Running any small club in a university is a challenge, let alone a small club that encompasses three different sports. “It’s a lot of work. It’s a young club, it has three sports which are quite specialised. Windsurfing, wakeboarding and kitesurfing, they’re expensive sports to be involved in.”

 

What the club does offer students is the ability to  take up sports they might otherwise not. By Harbison’s own admission, the sports that Wind and Wake represent are expensive, but the club ensures students are put first and everything is made more affordable. “All the money we can in our budget we put to the three sports. Usually a three-hour kitesurfing lesson would be €110 but with us you get it for €40, that’s a massive discount”.

 

“I think when you’re in college you should grasp the opportunities that are presented to you when you can. You’re in a safe environment where you can test your voice among a group of people.”

 

As a sports club captain, Harbison sat on the DUCAC Captains Committee. Being elected to the position of Honorary Secretary of the Captains Committee was not something she had expected. “There’s always a representative from the Captains Committee on the DUCAC executive. I thought someone from a club with more prominent standing would have sit on the executive. ” Her decision to run may have seemed like a spur of the moment decision, but it could well be put down to the confidence she has built through a lifetime of sport. “I think when you’re in college you should grasp the opportunities that are presented to you when you can. You’re in a safe environment where you can test your voice among a group of people.”

 

“I sit in on DUCAC executive meetings and I am a representative of the captains of all clubs. If there’s ever any issue from the captains, I can bring it to them [DUCAC] and if there’s ever anything of particular importance going on in committee that has to be said to captains, I say that back to them.” Harbison mentioned the planned acquisition of the Iveagh Sports Grounds as one of the topics of discussion that she had been involved in. “It would be a massive step forward for DUCAC. It would make a nice triangle between here [campus], Islandbridge and Santry.”

 

Asked whether she felt student oversight in DUCAC was valued, Harbison was unequivocal. “DUCAC massively value the student input.

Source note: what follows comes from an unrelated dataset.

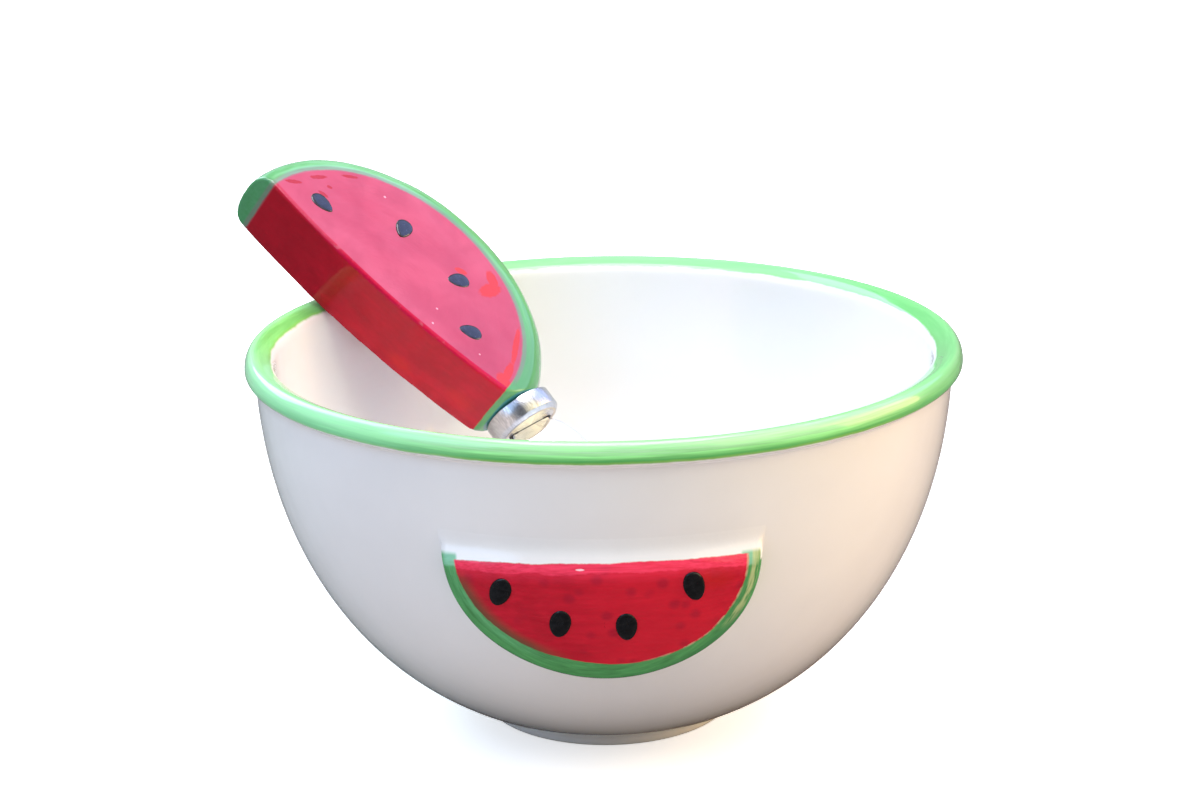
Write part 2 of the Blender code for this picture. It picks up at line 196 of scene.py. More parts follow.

Once you settle into the committee, they want to what we have to say. The club reps bring news from different clubs to DUCAC. Whenever there is an issue, they want to know what we think about it. They are working for students. Everything they do is for sport in Trinity which is for the students.”

 

The advice Harbison gives those already on committees is to share the load. “One of the biggest things I had to learn this year as captain was how to delegate.” Finding it difficult to ask for help or relinquish control is a familiar pattern for competitive swimmers. “I might ask someone could you do this job and a few days later when it’s still not done I might just do it myself, but you’re committee is there for a reason, there to help you.”

 

Sport is something that would have been hard for Harbison to escape from. Aside from Michael Phelps, a standard obsession for any swimmer who grew up in the 2000s, she lists her parents as her sporting heroes. When talking to Harbison, one could not help but get the impression that sport will always be a part of her life. “My mum played interprovincial squash until she was into her forties, she had four children and she was still playing squash for Munster. I definitely hope I’m still playing squash at that age. I don’t want to rest on my laurels.”